In this project, we focused in particular on biodiversity, functionality, and resilience mechanisms of benthic communities. Since spring 2017, biological samplings were conducted in 13 rivers in the Piedmont Alps, where a perennial reach (control) and an intermittent section (disturbed) were identified. In these reaches, two sampling campaigns were carried out, analyzing key environmental parameters and characterizing diatom and benthic macroinvertebrate communities. Additional in-depth campaigns were conducted in three rivers: the Po, Pellice, and Varaita. The findings, summarized in 10 peer-reviewed scientific publications, demonstrated that drought events negatively impact the functionality of alpine lotic systems, altering internal primary productivity (estimated as benthic chlorophyll concentration) and reducing the degradation capacity of terrestrial organic matter.
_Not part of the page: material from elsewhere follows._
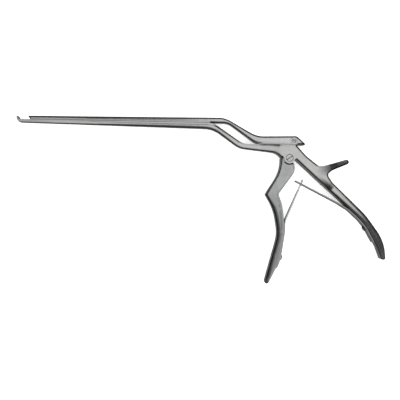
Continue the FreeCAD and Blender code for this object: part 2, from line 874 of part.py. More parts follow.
def leaf(label, path, side):
    """Sweep a leaf spring along an outline, beside it on one side, from its screwed end to its tip."""
    body = new_body(label)
    sketch = new_sketch(body, f"{label}_path")
    draw_open(sketch, "p", path)
    place = facing(as_point(path[0]), heading(path[0], path[1]))
    section = new_sketch(body, f"{label}_section", offset=place)
    near = running_gap * side
    far = (running_gap + leaf_thick) * side
    draw(section, "s", [
        (near, -leaf_width / 2, 0),
        (far, -leaf_width / 2, 0),
        (far, leaf_width / 2, 0),
        (near, leaf_width / 2, 0),
    ])
    strip = body.newObject("PartDesign::AdditivePipe", f"{label}_strip")
    strip.Profile = section
    strip.Spine = sketch
    doc.recompute()
    return body


# Rear spring: a leaf along the inner edge of the rear grip, then free, slotted near its tip
rear_path = [
    between(rear_lower, rear_toe, 0.79),
    rear_lower,
    between(rear_upper, rear_lower, 0.465)[:2] + (25.0,),
    (rear_leaf_bend_x, -rear_leaf_bend_drop, 60.0),
    (rear_leaf_tip_x, -rear_leaf_tip_drop, 0),
]
rear_leaf = leaf("rear_spring", rear_path, 1)
rear_tip_place = standing(as_point(rear_path[-1]), heading(rear_path[-1], rear_path[-2]))
sketch = new_sketch(rear_leaf, "rear_tip_outline", offset=rear_tip_place)
for side, sign in (("near", 1), ("far", -1)):
    draw(sketch, f"t_{side}", [
        (-stock, leaf_tip_width / 2 * sign, 0),
        (leaf_thick, leaf_tip_width / 2 * sign, 0),
        (leaf_taper_length, leaf_width / 2 * sign, 0),
        (leaf_taper_length, leaf_width * sign, 0),
        (-stock, leaf_width * sign, 0),
    ])
hook_room = leaf_neck_width / 2 + leaf_play
draw(sketch, "slot", [
    (hook_at - leaf_slot_length / 2, -hook_room, 0.4),
    (hook_at + leaf_slot_length / 2, -hook_room, 0.4),
    (hook_at + leaf_slot_length / 2, hook_room, 0.4),
    (hook_at - leaf_slot_length / 2, hook_room, 0.4),
])
pocket(rear_leaf, "rear_tip", sketch, 12.0, both_ways=True)
rear_hole_place = facing(rear_screw_point, rear_screw_out)
sketch = new_sketch(rear_leaf, "rear_leaf_hole_outline", offset=rear_hole_place)
draw_circle(sketch, "hole", leaf_screw_radius + leaf_play / 2)
pocket(rear_leaf, "rear_leaf_hole", sketch, 6.0, both_ways=True)

# Front spring: a leaf up the inner edge of the front handle, then free, its hooked tip through
# the slot of the rear spring
front_path = [
    between(front_toe, front_end, 0.3),
    front_toe,
    front_waist_low,
    (-front_waist_x, -front_leaf_lift_drop, 14.0),
    (front_leaf_tip_x, -front_leaf_tip_drop, 0),
]
front_leaf = leaf("front_spring", front_path, -1)
front_tip_place = standing(as_point(front_path[-1]), heading(front_path[-1], front_path[-2]))
sketch = new_sketch(front_leaf, "front_tip_outline", offset=front_tip_place)
for side, sign in (("near", 1), ("far", -1)):
    draw(sketch, f"t_{side}", [
        (-stock, leaf_hook_width / 2 * sign, 0),
        (leaf_hook_length, leaf_hook_width / 2 * sign, 0),
        (leaf_hook_length, leaf_neck_width / 2 * sign, 0),
        (leaf_neck_length, leaf_neck_width / 2 * sign, 0),
        (leaf_neck_length + 1.5, leaf_tip_width / 2 * sign, 0),
        (leaf_taper_length, leaf_width / 2 * sign, 0),
        (leaf_taper_length, leaf_width * sign, 0),
        (-stock, leaf_width * sign, 0),
    ])
pocket(front_leaf, "front_tip", sketch, 12.0, both_ways=True)
front_hole_place = facing(front_screw_point, front_screw_out)
sketch = new_sketch(front_leaf, "front_leaf_hole_outline", offset=front_hole_place)
draw_circle(sketch, "hole", leaf_screw_radius + leaf_play / 2)
pocket(front_leaf, "front_leaf_hole", sketch, 6.0, both_ways=True)


def screw(label, shank, head, chamfer, place):
    """Turn a slotted screw about Z, its head standing up from the origin, and put it in place."""
    shank_radius, shank_length = shank
    head_radius, head_height = head
    body = doc.addObject("PartDesign::Body", f"{label}_body")
    sketch = new_sketch(body, f"{label}_half", "XZ_Plane")
    draw(sketch, "h", [
        (0, -shank_length, 0),
        (shank_radius, -shank_length, 0),
        (shank_radius, 0, 0),
        (head_radius, 0, 0),
        (head_radius, head_height - chamfer, 0),
        (head_radius - chamfer, head_height, 0),
        (0, head_height, 0),
    ])
    turned = body.newObject("PartDesign::Revolution", f"{label}_turned")
    turned.Profile = sketch
    turned.ReferenceAxis = (sketch, ["V_Axis"])
    turned.Angle = 360.0
    doc.recompute()
    sketch = new_sketch(body, f"{label}_slot_outline", shift=head_height)
    draw(sketch, "s", [
        (-head_radius * 1.2, -slot_width / 2, 0),
        (head_radius * 1.2, -slot_width / 2, 0),
        (head_radius * 1.2, slot_width / 2, 0),
        (-head_radius * 1.2, slot_width / 2, 0),
    ])
    pocket(body, f"{label}_slot", sketch, slot_depth)
    body.Placement = place
    return body


def on_axis(x, y, z, turn):
    """Stand a screw on an axis along Z, its slot turned from X."""
    return FreeCAD.Placement(FreeCAD.Vector(x, y, z), FreeCAD.Rotation(FreeCAD.Vector(0, 0, 1), turn))


def on_edge(point, outward):
    """Stand a screw on a leaf at a point of a grip's inner edge."""
    rise = (running_gap + leaf_thick + head_lift).value
    seat = FreeCAD.Vector(point) + FreeCAD.Vector(outward) * rise
    seat.z = half_plate.value
    turned = FreeCAD.Rotation(FreeCAD.Vector(0, 0, 1), FreeCAD.Vector(outward))
    return FreeCAD.Placement(seat, turned)


pivot_floor = plate_thick - pivot_head_height
pivot = screw(
    "pivot_screw",
    (pivot_radius, pivot_floor - running_gap),
    (pivot_head_radius, pivot_head_height - running_gap),
    head_chamfer,
    on_axis(0, 0, pivot_floor.value, 35.0),
)
pin_floor = plate_thick - pin_head_height
pin = screw(
    "drive_screw",
    (pin_radius, pin_floor - running_gap),
    (pin_head_radius, pin_head_height - running_gap),
    head_chamfer,
    on_axis(pin_x.value, pin_y.value, pin_floor.value, -20.0),
)
leaf_screw_shank = (leaf_screw_radius, leaf_screw_length)
leaf_screw_head = (leaf_head_radius, leaf_head_height)
rear_screw = screw(
    "rear_spring_screw",
    leaf_screw_shank,
    leaf_screw_head,
    head_chamfer * 2,
    on_edge(rear_screw_point, rear_screw_out),
)
front_screw = screw(
    "front_spring_screw",
    leaf_screw_shank,
    leaf_screw_head,
    head_chamfer * 2,
    on_edge(front_screw_point, front_screw_out),
)


def close_to(box, point):
    """Tell whether a point lies within a millimetre or two of a box."""
    nearest = FreeCAD.Vector(
        min(max(point.x, box.XMin), box.XMax),
        min(max(point.y, box.YMin), box.YMax),
        min(max(point.z, box.ZMin), box.ZMax),
    )
    return nearest.distanceToPoint(point) < stock.value * 2


def soften(body, rows):
    """List the edges beside the given points, above and below the middle plane, with their radius."""
    edges = []
    for beside, half_width, radius in rows:
        for side in (half_width, -half_width):
            point = FreeCAD.Vector(beside.x, beside.y, (half_plate + side).value)
            close = [
                (edge.distToShape(Part.Vertex(point))[0], number)
                for number, edge in enumerate(body.Shape.Edges, start=1)
                if close_to(edge.BoundBox, point)
            ]
            edges.append((min(close)[1], radius.value, radius.value))
    return edges


grip_half = half_plate - grip_relief
palm_middle, _ = on_round(fixed_outline, fixed_outline.index(palm_high), 0)
inner_high = as_point(between(rear_upper, rear_lower, 0.5))
inner_low = as_point(between(rear_lower, rear_toe, 0.5))
fixed_soft = soften(fixed, [
    (as_point(between(shaft_tip, shaft_heel, 0.2)), tip_width / 2, shaft_under_edge),
    (palm_middle, grip_half, palm_round),
    (inner_high, grip_half, grip_inner_round),
    (inner_low, grip_half, grip_inner_round),
])
slide_soft = soften(slide, [
    (as_point(between(slide_tip, slide_heel, 0.15)), tip_width / 2, shaft_top_edge),
    (as_point(between(block_heel, block_crown, 0.5)), half_plate, block_edge),
])
finger_middle = as_point(between(finger_high, finger_low, 0.5))
front_soft = soften(front, [(finger_middle, half_plate, finger_round)])
pieces = [
    finish("fixed_shaft", fixed, fixed_soft),
    finish("sliding_shaft", slide, slide_soft),
    finish("front_handle", front, front_soft),
    finish("rear_spring", rear_leaf, []),
    finish("front_spring", front_leaf, []),
    finish("pivot_screw", pivot, []),
    finish("drive_screw", pin, []),
    finish("rear_spring_screw", rear_screw, []),
    finish("front_spring_screw", front_screw, []),
]
doc.recompute()

for item in doc.Objects:
    if "Invalid" in item.State or "Error" in item.State:
        raise RuntimeError(f"{item.Name} did not build: {item.State}")
for piece in pieces:
    if piece.Shape.isNull() or not piece.Shape.isValid() or len(piece.Shape.Solids) != 1:
        raise RuntimeError(f"{piece.Label} is not one sound solid")

os.makedirs("parts", exist_ok=True)
for piece in pieces:
    piece.Shape.exportStep(f"parts/{piece.Label}.step")
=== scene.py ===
import math

import bmesh
import bpy
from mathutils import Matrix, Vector


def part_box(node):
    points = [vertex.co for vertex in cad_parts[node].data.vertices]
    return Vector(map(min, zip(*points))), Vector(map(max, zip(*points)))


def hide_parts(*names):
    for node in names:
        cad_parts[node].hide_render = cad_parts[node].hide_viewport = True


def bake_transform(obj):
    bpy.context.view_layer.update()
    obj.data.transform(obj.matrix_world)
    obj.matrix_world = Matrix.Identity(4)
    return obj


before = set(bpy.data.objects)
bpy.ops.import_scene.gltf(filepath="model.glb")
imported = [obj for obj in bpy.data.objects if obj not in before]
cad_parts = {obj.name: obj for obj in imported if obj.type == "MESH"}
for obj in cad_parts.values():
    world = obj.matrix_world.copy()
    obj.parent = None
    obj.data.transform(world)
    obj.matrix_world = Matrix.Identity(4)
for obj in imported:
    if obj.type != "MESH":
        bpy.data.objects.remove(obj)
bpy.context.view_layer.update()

# Fixed shaft: one steel forging from the foot at the tip to the rear grip. It is milled to
# shape, its edges are broken by hand on a polishing wheel, and the whole is then brushed to
# a satin that doesn't dazzle under a lamp. The brushing runs along the straight shaft.


def add_node(tree, kind, place, **settings):
    """Add a node of one kind at a place in the editor, with the settings given."""
    node = tree.nodes.new(kind)
    node.location = place
    for key, value in settings.items():
        setattr(node, key, value)
    return node


def arithmetic(tree, operation, place, first, second=None, third=None):
    """Join a Math node to sockets or plain numbers and return its result."""
    node = add_node(tree, "ShaderNodeMath", place, operation=operation)
    for socket, value in zip(node.inputs, (first, second, third)):
        if value is None:
            continue
        if isinstance(value, (int, float)):
            socket.default_value = value
        else:
            tree.links.new(value, socket)
    return node.outputs[0]


def ramp(tree, place, value, start, end, low=0.0, high=1.0, shape="SMOOTHSTEP"):
    """Map a value between two marks to the range from low to high, held at both ends."""
    node = add_node(tree, "ShaderNodeMapRange", place, interpolation_type=shape)
    tree.links.new(value, node.inputs["Value"])
    node.inputs["From Min"].default_value = start
    node.inputs["From Max"].default_value = end
    node.inputs["To Min"].default_value = low
    node.inputs["To Max"].default_value = high
    return node.outputs["Result"]


def object_place(tree, place):
    """Return the position on the object, in metres in the shared frame."""
    return add_node(tree, "ShaderNodeTexCoord", place).outputs["Object"]


def draw_lines(group, inside):
    """Draw noise out into the lines of the brushing, slanted by the turn."""
    turn = add_node(group, "ShaderNodeCombineXYZ", (-900, 140))
    group.links.new(inside.outputs["Line Turn"], turn.inputs["Z"])
    rotate = add_node(group, "ShaderNodeVectorRotate", (-700, 240), rotation_type="EULER_XYZ")
    group.links.new(object_place(group, (-1100, 320)), rotate.inputs["Vector"])
    group.links.new(turn.outputs[0], rotate.inputs["Rotation"])
    run = add_node(group, "ShaderNodeCombineXYZ", (-700, 60))
    group.links.new(inside.outputs["Line Run"], run.inputs["X"])
    run.inputs["Y"].default_value = 1.0
    run.inputs["Z"].default_value = 1.0
    drawn = add_node(group, "ShaderNodeVectorMath", (-500, 200), operation="MULTIPLY")
    group.links.new(rotate.outputs[0], drawn.inputs[0])
    group.links.new(run.outputs[0], drawn.inputs[1])
    lines = add_node(group, "ShaderNodeTexNoise", (-300, 240), noise_dimensions="3D")
    group.links.new(drawn.outputs[0], lines.inputs["Vector"])
    group.links.new(inside.outputs["Line Density"], lines.inputs["Scale"])
    lines.inputs["Detail"].default_value = 3.0
    lines.inputs["Roughness"].default_value = 0.65
    return lines.outputs["Fac"]


# The clouds are this share as dense as the grains of the mottle
CLOUD_SHARE = 0.14


def strew_mottle(group, inside):
    """Lay what brushing and handling leave on steel: fine grains over soft clouds."""
    place = object_place(group, (-500, -60))
    grains = add_node(group, "ShaderNodeTexNoise", (-300, 0), noise_dimensions="3D")
    group.links.new(place, grains.inputs["Vector"])
    group.links.new(inside.outputs["Mottle Density"], grains.inputs["Scale"])
    grains.inputs["Detail"].default_value = 5.0
    grains.inputs["Roughness"].default_value = 0.7
    sparse = arithmetic(group, "MULTIPLY", (-500, -220), inside.outputs["Mottle Density"], CLOUD_SHARE)
    clouds = add_node(group, "ShaderNodeTexNoise", (-300, -240), noise_dimensions="3D")
    group.links.new(place, clouds.inputs["Vector"])
    group.links.new(sparse, clouds.inputs["Scale"])
    clouds.inputs["Detail"].default_value = 2.0
    return grains.outputs["Fac"], clouds.outputs["Fac"]


# How far the rounded normal turns from the face's own, as a cosine, from face to edge
EDGE_TURN = (0.999, 0.92)


def find_edges(group, inside):
    """Find the sharp edges, where the rounded normal leaves the face's own, and return both."""
    rounded = add_node(group, "ShaderNodeBevel", (-300, -480), samples=6)
    group.links.new(inside.outputs["Edge Width"], rounded.inputs["Radius"])
    face = add_node(group, "ShaderNodeNewGeometry", (-300, -640))
    meeting = add_node(group, "ShaderNodeVectorMath", (-100, -520), operation="DOT_PRODUCT")
    group.links.new(rounded.outputs[0], meeting.inputs[0])
    group.links.new(face.outputs["True Normal"], meeting.inputs[1])
    return ramp(group, (100, -520), meeting.outputs["Value"], *EDGE_TURN), rounded.outputs[0]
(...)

The shift to an intermittent regime leads to biodiversity loss and taxonomic and functional homogenization within alpine communities, which endures as a biological “memory” after the drought. This underscores the lack of resistance and resilience mechanisms of alpine benthic communities in comparison with those colonizing naturally intermittent systems, such as those characterizing the mediterranean area.
Regarding benthic diatoms, it was observed that the hydrological cycle typical of intermittent rivers (i.e. water flow - lentification - drought - rewetting), significantly alters benthic communities both taxonomically and functionally. Moreover, after drought, the recovery time for diatom communities in alpine rivers is significantly longer than what observed in naturally intermittent systems.
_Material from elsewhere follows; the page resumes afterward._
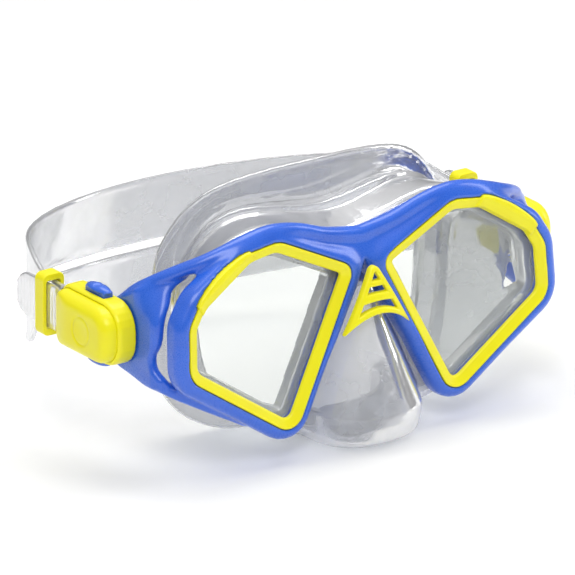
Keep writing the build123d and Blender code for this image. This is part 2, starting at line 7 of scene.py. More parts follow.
import bpy
import numpy as np
import openvdb
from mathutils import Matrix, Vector


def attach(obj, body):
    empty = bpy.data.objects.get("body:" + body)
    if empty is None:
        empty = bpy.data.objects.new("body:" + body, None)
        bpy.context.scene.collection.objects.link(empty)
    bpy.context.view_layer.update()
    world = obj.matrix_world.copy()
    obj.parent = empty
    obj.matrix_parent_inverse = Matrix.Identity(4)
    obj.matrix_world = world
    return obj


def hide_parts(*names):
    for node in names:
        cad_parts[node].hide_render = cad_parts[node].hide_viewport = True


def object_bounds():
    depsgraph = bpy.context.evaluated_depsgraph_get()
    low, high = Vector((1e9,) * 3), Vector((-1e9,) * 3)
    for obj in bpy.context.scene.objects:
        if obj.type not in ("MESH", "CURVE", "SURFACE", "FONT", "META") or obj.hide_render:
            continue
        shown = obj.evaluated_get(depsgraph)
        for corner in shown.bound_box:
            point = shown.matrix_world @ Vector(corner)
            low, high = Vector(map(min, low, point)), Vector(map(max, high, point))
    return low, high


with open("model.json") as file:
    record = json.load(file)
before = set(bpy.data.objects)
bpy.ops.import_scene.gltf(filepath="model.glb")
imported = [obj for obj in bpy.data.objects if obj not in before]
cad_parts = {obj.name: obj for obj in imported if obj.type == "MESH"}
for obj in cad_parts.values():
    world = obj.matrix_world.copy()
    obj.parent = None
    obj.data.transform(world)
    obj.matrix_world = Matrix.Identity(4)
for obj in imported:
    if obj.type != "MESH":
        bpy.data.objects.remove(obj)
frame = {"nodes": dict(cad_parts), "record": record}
CAD_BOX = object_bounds()
MM = 0.001


# ---------------------------------------------------------------- materials
def new_material(name):
    """An empty node material, with its node tree and its output node."""
    material = bpy.data.materials.new(name)
    material.use_nodes = True
    tree = material.node_tree
    tree.nodes.clear()
    output = tree.nodes.new("ShaderNodeOutputMaterial")
    return material, tree, output


def noise(tree, scale, detail=4.0, roughness=0.5):
    """Object-space noise at a scale given in cycles per metre."""
    coords = tree.nodes.new("ShaderNodeTexCoord")
    texture = tree.nodes.new("ShaderNodeTexNoise")
    texture.inputs["Scale"].default_value = scale
    texture.inputs["Detail"].default_value = detail
    texture.inputs["Roughness"].default_value = roughness
    tree.links.new(coords.outputs["Object"], texture.inputs["Vector"])
    return texture


def ramp(tree, source, low, high, start=0.35, end=0.65):
    """Maps a 0-1 value to a range between two colours or two greys."""
    node = tree.nodes.new("ShaderNodeValToRGB")
    elements = node.color_ramp.elements
    elements[0].position, elements[1].position = start, end
    for element, value in ((elements[0], low), (elements[1], high)):
        element.color = (*value, 1) if isinstance(value, tuple) else (value, value, value, 1)
    tree.links.new(source, node.inputs["Fac"])
    return node.outputs["Color"]


def bump(tree, source, strength, distance):
    """Normals that follow a texture as relief; the distance is in metres."""
    node = tree.nodes.new("ShaderNodeBump")
    node.inputs["Strength"].default_value = strength
    node.inputs["Distance"].default_value = distance
    tree.links.new(source, node.inputs["Height"])
    return node.outputs["Normal"]


def moulded_plastic(name, colour, darker, gloss=0.3, coat=0.25, subsurface=0.0):
    """Injection-moulded plastic: soft gloss, faint flow mottling and fine handling marks."""
    material, tree, output = new_material(name)
    shader = tree.nodes.new("ShaderNodeBsdfPrincipled")
    mottle = noise(tree, 90, 3)
    marks = noise(tree, 2600, 6, 0.6)
    tree.links.new(
        ramp(tree, mottle.outputs["Fac"], darker, colour, 0.25, 0.6), shader.inputs["Base Color"]
    )
    tree.links.new(
        ramp(tree, marks.outputs["Fac"], gloss - 0.05, gloss + 0.07), shader.inputs["Roughness"]
    )
    tree.links.new(bump(tree, marks.outputs["Fac"], 0.04, 0.00005), shader.inputs["Normal"])
    shader.inputs["Coat Weight"].default_value = coat
    shader.inputs["Coat Roughness"].default_value = 0.2
    shader.inputs["Subsurface Weight"].default_value = subsurface
    shader.inputs["Subsurface Radius"].default_value = (0.004, 0.003, 0.001)
    shader.inputs["IOR"].default_value = 1.5
    tree.links.new(shader.outputs["BSDF"], output.inputs["Surface"])
    return material


def lamps_pass(tree, shader, tint):
    """Lets lamp light through a clear material, so that what lies behind it isn't in the dark."""
    path = tree.nodes.new("ShaderNodeLightPath")
    through = tree.nodes.new("ShaderNodeBsdfTransparent")
    through.inputs["Color"].default_value = (*tint, 1)
    mix = tree.nodes.new("ShaderNodeMixShader")
    tree.links.new(path.outputs["Is Shadow Ray"], mix.inputs["Fac"])
    tree.links.new(shader, mix.inputs[1])
    tree.links.new(through.outputs["BSDF"], mix.inputs[2])
    return mix.outputs["Shader"]


def clear_silicone(name):
    """Clear silicone rubber: bends light a little and scatters some of it as a soft grey haze."""
    material, tree, output = new_material(name)
    cloud = noise(tree, 60, 3)
    skin = noise(tree, 900, 4)
    ripple = bump(tree, skin.outputs["Fac"], 0.04, 0.0002)
    clear = tree.nodes.new("ShaderNodeBsdfPrincipled")
    tree.links.new(
        ramp(tree, cloud.outputs["Fac"], (0.84, 0.845, 0.86), (0.87, 0.875, 0.89)),
        clear.inputs["Base Color"],
    )
    tree.links.new(ramp(tree, skin.outputs["Fac"], 0.06, 0.13), clear.inputs["Roughness"])
    clear.inputs["Transmission Weight"].default_value = 1.0
    clear.inputs["IOR"].default_value = 1.36
    haze = tree.nodes.new("ShaderNodeBsdfPrincipled")
    tree.links.new(
        ramp(tree, cloud.outputs["Fac"], (0.42, 0.43, 0.455), (0.48, 0.49, 0.515)),
        haze.inputs["Base Color"],
    )
    haze.inputs["Roughness"].default_value = 0.3
    mix = tree.nodes.new("ShaderNodeMixShader")
    tree.links.new(ramp(tree, cloud.outputs["Fac"], 0.33, 0.40), mix.inputs["Fac"])
    tree.links.new(clear.outputs["BSDF"], mix.inputs[1])
    tree.links.new(haze.outputs["BSDF"], mix.inputs[2])
    for shader in (clear, haze):
        tree.links.new(ripple, shader.inputs["Normal"])
    lit = lamps_pass(tree, mix.outputs["Shader"], (0.8, 0.81, 0.83))
    tree.links.new(lit, output.inputs["Surface"])
    return material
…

The resilience of benthic macroinvertebrates was analyzed by investigating the importance of two potential refuges exploited during drought: the interstitial and the hyporheic zones. For this purpose, three piezometers were installed in the Saluzzo reach of the Po River, an area affected by the seasonal droughts.
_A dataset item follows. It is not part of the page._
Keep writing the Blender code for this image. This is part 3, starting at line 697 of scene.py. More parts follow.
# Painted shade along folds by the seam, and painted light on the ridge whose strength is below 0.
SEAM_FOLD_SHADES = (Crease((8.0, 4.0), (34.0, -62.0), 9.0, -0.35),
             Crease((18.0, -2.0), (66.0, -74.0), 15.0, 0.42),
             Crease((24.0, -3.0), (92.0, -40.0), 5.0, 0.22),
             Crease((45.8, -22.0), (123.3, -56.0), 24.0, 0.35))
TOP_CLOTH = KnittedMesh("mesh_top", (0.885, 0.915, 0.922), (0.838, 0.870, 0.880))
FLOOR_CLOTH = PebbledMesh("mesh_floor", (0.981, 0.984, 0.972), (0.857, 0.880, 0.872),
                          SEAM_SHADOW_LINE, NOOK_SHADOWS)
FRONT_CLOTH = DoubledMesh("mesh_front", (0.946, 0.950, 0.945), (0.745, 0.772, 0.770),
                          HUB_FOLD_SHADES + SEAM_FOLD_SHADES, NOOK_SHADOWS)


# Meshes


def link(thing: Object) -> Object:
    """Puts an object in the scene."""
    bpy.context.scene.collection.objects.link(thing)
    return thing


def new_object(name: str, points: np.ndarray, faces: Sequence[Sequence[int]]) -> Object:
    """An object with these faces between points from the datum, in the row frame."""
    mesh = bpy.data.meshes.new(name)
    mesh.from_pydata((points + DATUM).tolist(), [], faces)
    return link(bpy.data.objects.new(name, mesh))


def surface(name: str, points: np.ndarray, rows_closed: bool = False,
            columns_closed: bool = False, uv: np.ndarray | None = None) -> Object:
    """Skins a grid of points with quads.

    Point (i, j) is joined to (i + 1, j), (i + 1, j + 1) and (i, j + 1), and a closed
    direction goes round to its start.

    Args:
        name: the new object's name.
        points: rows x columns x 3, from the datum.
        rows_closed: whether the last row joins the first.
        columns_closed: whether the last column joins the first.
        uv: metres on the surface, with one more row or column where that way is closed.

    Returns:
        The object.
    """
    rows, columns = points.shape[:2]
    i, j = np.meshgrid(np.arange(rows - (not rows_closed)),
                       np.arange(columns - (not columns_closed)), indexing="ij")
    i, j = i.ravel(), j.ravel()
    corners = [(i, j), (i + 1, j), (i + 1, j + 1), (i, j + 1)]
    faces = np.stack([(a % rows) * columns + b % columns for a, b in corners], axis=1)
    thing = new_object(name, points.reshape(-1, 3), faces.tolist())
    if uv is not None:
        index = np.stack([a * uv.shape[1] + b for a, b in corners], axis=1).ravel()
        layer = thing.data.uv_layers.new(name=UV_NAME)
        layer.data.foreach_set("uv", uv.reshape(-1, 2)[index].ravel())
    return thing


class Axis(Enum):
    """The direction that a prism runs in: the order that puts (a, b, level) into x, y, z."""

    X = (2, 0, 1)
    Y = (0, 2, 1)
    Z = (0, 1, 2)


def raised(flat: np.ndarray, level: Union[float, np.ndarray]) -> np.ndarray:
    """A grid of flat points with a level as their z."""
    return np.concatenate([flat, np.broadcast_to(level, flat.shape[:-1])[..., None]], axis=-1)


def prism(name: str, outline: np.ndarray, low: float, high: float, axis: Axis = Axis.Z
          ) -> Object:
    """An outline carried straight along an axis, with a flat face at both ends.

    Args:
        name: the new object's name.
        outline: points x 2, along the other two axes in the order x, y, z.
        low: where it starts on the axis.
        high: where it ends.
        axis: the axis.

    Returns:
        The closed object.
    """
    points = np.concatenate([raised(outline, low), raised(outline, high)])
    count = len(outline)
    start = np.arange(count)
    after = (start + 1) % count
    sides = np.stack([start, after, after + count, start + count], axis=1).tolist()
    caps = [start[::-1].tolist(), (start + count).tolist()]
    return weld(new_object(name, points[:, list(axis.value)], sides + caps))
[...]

Using these instruments, we collected organisms and water samples from August 2017 to August 2019. Analyses, conducted in collaboration with POLITO, UNIPR, and FEM, revealed that:
i) very few organisms are able to use the subsurface environments to survive drought periods;
ii) macroinvertebrate recolonization occurs primarily via drift
To assess the importance of residual pools for macrobenthos recolonization, we carried out an experiment in the FEM’s artificial channels, which furtherly demonstrated that pools play a minor role during the recolonization process, while drift remains the primary mechanism.